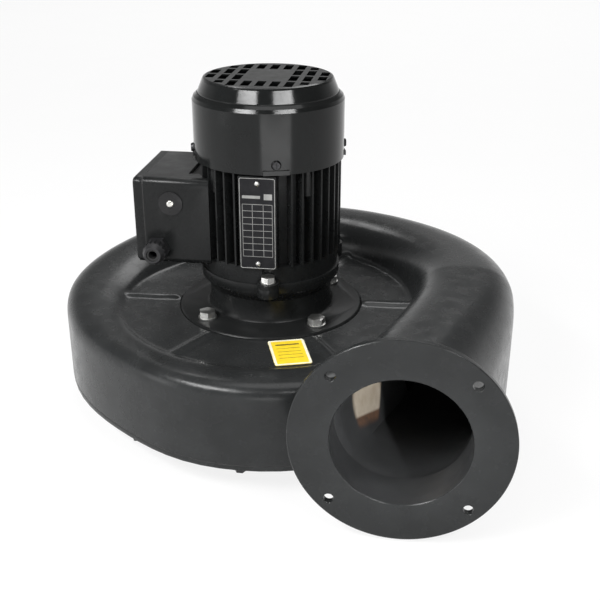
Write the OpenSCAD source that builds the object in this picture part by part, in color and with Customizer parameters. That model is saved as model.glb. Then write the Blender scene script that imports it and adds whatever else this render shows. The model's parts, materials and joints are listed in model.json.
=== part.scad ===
// Medium-pressure centrifugal blower. A finned, fan-cooled flange motor stands on the back
// plate of a cast volute; the closed impeller hangs on the motor shaft above the inlet cover.
// Z is the motor axis and points up, the origin lies in the face of the inlet flange.

/* [Volute] */
// Outer radius of the spiral at the tongue
spiral_r = 204.6; // [200:0.2:225]
// Growth of the outer radius from the tongue to the throat
spiral_gain = 60; // [48:0.5:70]
// Height of the flat back plate above the joint with the cover
plate_h = 80; // [72:1:96]
// Height of the tube crown where the spiral starts
crown_low_h = 85; // [82:1:100]
// Height of the tube crown at the throat
crown_high_h = 133; // [120:1:150]
// Wall thickness of the casting
wall = 6; // [5:0.5:8]
// Radius of the impeller chamber
chamber_r = 167; // [164:0.5:170]
// Height of the ribs on the back plate
rib_h = 3; // [2:0.5:5]

/* [Outlet] */
// Diameter of the outlet bore
outlet_bore_d = 125; // [100:1:128]
// Outer diameter of the outlet flange
outlet_flange_d = 200; // [190:1:204]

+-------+

Reproduce the listing shown above in its entirety, exactly.

### [Exercise result]
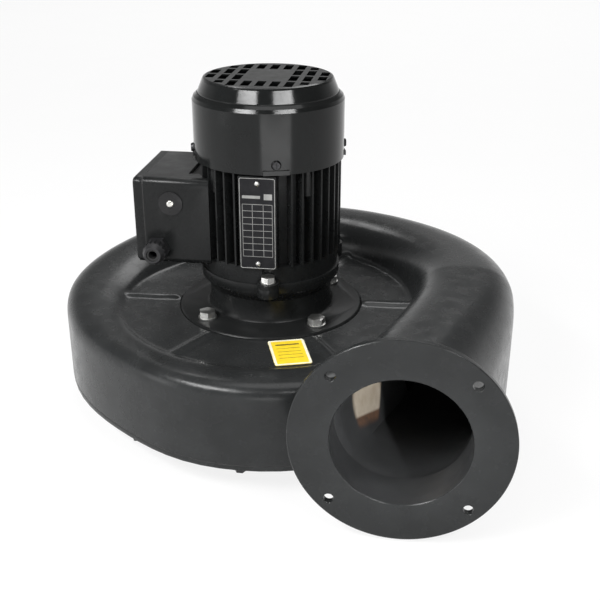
Write the OpenSCAD source that builds the object in this picture part by part, in color and with Customizer parameters. That model is saved as model.glb. Then write the Blender scene script that imports it and adds whatever else this render shows. The model's parts, materials and joints are listed in model.json.
=== part.scad ===
// Medium-pressure centrifugal blower. A finned, fan-cooled flange motor stands on the back
// plate of a cast volute; the closed impeller hangs on the motor shaft above the inlet cover.
// Z is the motor axis and points up, the origin lies in the face of the inlet flange.

/* [Volute] */
// Outer radius of the spiral at the tongue
spiral_r = 204.6; // [200:0.2:225]
// Growth of the outer radius from the tongue to the throat
spiral_gain = 60; // [48:0.5:70]
// Height of the flat back plate above the joint with the cover
plate_h = 80; // [72:1:96]
// Height of the tube crown where the spiral starts
crown_low_h = 85; // [82:1:100]
// Height of the tube crown at the throat
crown_high_h = 133; // [120:1:150]
// Wall thickness of the casting
wall = 6; // [5:0.5:8]
// Radius of the impeller chamber
chamber_r = 167; // [164:0.5:170]
// Height of the ribs on the back plate
rib_h = 3; // [2:0.5:5]

/* [Outlet] */
// Diameter of the outlet bore
outlet_bore_d = 125; // [100:1:128]
// Outer diameter of the outlet flange
outlet_flange_d = 200; // [190:1:204]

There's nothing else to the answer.